Records for the task:
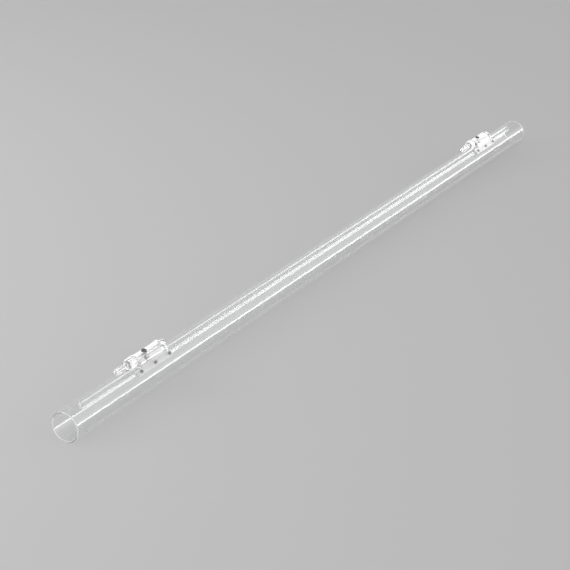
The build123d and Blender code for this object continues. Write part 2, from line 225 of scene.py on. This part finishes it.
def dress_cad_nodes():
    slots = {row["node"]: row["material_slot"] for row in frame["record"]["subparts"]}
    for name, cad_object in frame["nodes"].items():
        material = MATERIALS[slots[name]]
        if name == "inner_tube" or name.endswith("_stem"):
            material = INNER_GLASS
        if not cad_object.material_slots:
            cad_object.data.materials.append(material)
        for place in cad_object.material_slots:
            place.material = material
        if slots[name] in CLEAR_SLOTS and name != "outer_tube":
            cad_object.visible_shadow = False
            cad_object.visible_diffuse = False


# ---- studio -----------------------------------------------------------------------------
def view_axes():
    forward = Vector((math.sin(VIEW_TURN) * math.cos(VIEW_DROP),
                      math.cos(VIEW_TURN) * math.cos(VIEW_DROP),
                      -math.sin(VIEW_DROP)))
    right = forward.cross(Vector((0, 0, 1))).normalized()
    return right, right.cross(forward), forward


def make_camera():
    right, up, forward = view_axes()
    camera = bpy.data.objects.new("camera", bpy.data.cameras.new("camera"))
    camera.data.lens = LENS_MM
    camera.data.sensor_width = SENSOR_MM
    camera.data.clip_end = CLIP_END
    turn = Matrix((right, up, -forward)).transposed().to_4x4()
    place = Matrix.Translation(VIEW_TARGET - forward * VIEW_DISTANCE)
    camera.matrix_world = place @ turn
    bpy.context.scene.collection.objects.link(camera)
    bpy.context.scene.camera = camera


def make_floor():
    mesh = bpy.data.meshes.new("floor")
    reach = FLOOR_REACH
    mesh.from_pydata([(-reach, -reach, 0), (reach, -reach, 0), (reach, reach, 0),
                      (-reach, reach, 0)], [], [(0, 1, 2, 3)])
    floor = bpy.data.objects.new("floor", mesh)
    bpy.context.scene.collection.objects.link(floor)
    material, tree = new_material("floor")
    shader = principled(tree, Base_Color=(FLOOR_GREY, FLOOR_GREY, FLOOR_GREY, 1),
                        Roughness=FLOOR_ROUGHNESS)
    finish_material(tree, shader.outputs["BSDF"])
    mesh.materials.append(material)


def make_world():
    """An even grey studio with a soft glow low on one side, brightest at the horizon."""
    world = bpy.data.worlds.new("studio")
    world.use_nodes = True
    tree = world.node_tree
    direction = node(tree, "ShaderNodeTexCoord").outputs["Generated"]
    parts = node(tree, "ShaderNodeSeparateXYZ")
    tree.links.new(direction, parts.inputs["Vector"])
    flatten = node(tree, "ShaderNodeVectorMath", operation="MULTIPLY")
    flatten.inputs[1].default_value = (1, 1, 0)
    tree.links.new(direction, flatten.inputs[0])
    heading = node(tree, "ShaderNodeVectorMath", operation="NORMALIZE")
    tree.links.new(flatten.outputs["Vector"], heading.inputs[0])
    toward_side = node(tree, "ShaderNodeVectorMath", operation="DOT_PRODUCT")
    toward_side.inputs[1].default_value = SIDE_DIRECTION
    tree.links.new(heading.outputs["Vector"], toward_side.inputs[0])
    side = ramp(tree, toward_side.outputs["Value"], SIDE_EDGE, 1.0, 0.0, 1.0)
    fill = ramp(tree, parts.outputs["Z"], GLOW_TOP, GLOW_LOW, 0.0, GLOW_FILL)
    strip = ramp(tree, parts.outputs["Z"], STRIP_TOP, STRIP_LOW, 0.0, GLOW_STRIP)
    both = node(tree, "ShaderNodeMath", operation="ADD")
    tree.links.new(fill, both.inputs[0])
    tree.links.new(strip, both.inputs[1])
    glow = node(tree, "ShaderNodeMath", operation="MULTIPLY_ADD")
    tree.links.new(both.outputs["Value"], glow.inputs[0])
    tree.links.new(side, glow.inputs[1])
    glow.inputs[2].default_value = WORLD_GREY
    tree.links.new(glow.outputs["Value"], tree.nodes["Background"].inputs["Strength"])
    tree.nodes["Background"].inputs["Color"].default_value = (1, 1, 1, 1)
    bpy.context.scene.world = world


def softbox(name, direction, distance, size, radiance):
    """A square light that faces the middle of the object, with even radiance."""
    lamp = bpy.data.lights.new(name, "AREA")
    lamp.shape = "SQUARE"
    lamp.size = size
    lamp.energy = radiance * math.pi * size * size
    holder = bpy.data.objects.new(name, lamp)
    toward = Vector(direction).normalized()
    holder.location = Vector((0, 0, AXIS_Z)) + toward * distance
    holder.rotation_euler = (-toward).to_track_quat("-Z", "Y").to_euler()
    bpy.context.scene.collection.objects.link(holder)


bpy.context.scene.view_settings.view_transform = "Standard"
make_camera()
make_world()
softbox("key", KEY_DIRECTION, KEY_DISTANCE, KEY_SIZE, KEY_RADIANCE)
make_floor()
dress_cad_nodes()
* * *
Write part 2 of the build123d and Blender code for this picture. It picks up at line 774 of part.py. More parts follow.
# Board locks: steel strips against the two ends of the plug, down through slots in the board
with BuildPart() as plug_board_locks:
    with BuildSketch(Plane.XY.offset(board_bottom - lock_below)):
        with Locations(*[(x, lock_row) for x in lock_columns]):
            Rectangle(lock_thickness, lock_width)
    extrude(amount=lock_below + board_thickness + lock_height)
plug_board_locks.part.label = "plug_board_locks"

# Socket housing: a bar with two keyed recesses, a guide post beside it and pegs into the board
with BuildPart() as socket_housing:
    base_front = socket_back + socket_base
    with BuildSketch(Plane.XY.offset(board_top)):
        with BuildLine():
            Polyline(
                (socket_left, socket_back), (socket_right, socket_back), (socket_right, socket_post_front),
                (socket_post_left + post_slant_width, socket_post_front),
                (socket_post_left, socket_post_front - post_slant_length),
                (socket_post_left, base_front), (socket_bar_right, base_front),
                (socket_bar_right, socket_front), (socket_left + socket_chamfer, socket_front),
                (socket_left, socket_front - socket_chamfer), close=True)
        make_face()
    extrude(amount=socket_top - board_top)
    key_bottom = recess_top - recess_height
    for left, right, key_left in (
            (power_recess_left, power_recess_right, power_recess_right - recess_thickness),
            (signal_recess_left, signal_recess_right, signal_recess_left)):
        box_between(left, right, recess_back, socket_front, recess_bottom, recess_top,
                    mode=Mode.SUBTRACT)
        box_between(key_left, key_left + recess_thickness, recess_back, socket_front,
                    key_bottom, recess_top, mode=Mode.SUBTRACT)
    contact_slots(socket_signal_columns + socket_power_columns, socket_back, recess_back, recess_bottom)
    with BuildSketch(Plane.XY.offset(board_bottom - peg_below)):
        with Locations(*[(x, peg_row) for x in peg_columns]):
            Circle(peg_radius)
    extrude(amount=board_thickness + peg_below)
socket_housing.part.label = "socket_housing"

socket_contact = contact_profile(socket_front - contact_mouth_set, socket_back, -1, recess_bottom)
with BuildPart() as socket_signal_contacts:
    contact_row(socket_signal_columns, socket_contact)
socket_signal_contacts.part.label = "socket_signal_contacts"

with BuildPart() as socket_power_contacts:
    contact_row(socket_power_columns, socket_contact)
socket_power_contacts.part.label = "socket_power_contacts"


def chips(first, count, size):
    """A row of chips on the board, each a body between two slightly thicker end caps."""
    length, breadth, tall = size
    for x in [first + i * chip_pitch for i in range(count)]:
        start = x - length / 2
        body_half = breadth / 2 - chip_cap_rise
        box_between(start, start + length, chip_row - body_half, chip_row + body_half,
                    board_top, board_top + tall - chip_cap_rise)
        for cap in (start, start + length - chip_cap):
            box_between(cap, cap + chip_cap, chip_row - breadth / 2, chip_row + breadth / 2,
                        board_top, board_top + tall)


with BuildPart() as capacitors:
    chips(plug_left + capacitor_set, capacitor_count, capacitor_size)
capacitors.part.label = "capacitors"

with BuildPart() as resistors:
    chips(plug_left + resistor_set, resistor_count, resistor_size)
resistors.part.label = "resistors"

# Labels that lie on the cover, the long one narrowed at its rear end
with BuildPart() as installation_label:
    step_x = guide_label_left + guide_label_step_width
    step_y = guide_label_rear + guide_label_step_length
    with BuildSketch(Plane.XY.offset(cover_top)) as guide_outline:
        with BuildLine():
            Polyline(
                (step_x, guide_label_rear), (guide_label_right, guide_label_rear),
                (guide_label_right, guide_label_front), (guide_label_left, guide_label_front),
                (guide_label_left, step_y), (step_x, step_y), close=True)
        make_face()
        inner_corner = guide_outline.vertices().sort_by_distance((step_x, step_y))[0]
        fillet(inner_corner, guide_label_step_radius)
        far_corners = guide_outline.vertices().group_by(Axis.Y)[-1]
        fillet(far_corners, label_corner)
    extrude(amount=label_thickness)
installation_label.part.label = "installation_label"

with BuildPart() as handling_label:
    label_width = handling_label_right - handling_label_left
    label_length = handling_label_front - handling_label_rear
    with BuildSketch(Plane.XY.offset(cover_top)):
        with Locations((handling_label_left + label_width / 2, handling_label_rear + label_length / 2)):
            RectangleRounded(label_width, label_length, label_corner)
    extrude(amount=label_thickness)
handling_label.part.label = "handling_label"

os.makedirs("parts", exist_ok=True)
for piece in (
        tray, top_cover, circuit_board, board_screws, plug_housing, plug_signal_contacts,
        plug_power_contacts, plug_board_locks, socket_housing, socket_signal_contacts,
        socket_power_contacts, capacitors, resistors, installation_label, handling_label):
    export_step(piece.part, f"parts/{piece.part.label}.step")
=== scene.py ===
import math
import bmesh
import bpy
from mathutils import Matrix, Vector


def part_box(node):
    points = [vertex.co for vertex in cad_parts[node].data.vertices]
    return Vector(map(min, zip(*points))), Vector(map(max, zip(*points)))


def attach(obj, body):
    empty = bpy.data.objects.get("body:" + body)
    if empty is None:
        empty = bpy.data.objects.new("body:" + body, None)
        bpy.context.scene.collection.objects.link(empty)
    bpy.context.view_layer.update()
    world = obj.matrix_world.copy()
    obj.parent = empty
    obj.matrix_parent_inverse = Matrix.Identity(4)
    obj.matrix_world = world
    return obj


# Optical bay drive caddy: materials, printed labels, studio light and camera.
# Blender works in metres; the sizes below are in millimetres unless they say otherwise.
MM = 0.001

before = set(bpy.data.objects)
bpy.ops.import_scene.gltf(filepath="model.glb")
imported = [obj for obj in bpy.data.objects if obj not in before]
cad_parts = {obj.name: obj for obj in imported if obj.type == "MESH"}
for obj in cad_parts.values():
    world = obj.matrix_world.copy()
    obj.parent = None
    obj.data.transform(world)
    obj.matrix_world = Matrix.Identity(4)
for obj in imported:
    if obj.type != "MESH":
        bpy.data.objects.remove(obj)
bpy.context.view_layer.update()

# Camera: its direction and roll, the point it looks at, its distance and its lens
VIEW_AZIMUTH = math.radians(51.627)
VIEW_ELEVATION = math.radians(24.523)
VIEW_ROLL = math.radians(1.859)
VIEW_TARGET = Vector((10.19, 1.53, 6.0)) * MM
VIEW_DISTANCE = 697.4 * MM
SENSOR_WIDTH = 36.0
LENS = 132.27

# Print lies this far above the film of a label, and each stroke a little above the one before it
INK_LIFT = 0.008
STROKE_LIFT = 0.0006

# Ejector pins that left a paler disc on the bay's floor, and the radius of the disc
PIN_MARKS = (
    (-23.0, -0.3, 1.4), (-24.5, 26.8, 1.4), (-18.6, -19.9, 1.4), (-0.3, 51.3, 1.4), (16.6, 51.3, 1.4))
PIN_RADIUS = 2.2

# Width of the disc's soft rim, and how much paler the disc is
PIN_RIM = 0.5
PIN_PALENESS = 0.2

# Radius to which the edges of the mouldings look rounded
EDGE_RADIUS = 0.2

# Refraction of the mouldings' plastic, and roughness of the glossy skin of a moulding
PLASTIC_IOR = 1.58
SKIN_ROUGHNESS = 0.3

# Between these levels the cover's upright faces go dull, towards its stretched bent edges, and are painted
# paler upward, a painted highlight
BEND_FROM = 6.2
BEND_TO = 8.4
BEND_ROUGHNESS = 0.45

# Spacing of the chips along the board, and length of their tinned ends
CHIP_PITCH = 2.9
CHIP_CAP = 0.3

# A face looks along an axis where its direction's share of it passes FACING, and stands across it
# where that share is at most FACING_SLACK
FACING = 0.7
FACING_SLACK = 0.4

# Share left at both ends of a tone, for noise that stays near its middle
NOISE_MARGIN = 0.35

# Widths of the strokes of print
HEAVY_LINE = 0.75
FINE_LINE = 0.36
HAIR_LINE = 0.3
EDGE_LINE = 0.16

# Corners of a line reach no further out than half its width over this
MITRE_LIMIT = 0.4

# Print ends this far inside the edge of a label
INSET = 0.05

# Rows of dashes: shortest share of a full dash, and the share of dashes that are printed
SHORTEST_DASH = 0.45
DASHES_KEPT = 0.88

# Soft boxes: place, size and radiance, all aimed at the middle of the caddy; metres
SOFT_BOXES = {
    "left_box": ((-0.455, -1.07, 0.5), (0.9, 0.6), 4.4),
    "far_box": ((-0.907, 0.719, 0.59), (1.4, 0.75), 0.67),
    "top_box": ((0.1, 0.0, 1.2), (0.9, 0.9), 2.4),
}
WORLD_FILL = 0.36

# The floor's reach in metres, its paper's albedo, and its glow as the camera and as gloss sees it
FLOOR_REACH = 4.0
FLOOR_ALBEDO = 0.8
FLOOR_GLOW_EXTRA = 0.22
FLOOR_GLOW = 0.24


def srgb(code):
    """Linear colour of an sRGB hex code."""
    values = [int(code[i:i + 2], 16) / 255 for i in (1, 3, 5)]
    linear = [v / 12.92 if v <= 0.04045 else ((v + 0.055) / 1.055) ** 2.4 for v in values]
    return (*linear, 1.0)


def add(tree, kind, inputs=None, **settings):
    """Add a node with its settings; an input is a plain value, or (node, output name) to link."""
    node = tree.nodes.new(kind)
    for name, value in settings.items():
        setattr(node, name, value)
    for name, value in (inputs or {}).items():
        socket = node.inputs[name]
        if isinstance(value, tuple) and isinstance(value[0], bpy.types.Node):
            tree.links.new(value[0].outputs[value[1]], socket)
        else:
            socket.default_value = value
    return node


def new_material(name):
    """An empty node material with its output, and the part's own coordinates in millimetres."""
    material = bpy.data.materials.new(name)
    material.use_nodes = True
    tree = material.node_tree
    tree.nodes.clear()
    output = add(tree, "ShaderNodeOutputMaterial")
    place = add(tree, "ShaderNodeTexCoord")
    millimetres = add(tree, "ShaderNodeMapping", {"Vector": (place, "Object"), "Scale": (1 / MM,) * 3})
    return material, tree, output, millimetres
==
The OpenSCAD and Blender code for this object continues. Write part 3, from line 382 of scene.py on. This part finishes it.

Written instruction: Exactly as written, quote the lines from the one that has "for piece in" down to the one that has "obj.parent = empty", and include both.

Expected output:
for piece in (
        tray, top_cover, circuit_board, board_screws, plug_housing, plug_signal_contacts,
        plug_power_contacts, plug_board_locks, socket_housing, socket_signal_contacts,
        socket_power_contacts, capacitors, resistors, installation_label, handling_label):
    export_step(piece.part, f"parts/{piece.part.label}.step")
=== scene.py ===
import math
import bmesh
import bpy
from mathutils import Matrix, Vector


def part_box(node):
    points = [vertex.co for vertex in cad_parts[node].data.vertices]
    return Vector(map(min, zip(*points))), Vector(map(max, zip(*points)))


def attach(obj, body):
    empty = bpy.data.objects.get("body:" + body)
    if empty is None:
        empty = bpy.data.objects.new("body:" + body, None)
        bpy.context.scene.collection.objects.link(empty)
    bpy.context.view_layer.update()
    world = obj.matrix_world.copy()
    obj.parent = empty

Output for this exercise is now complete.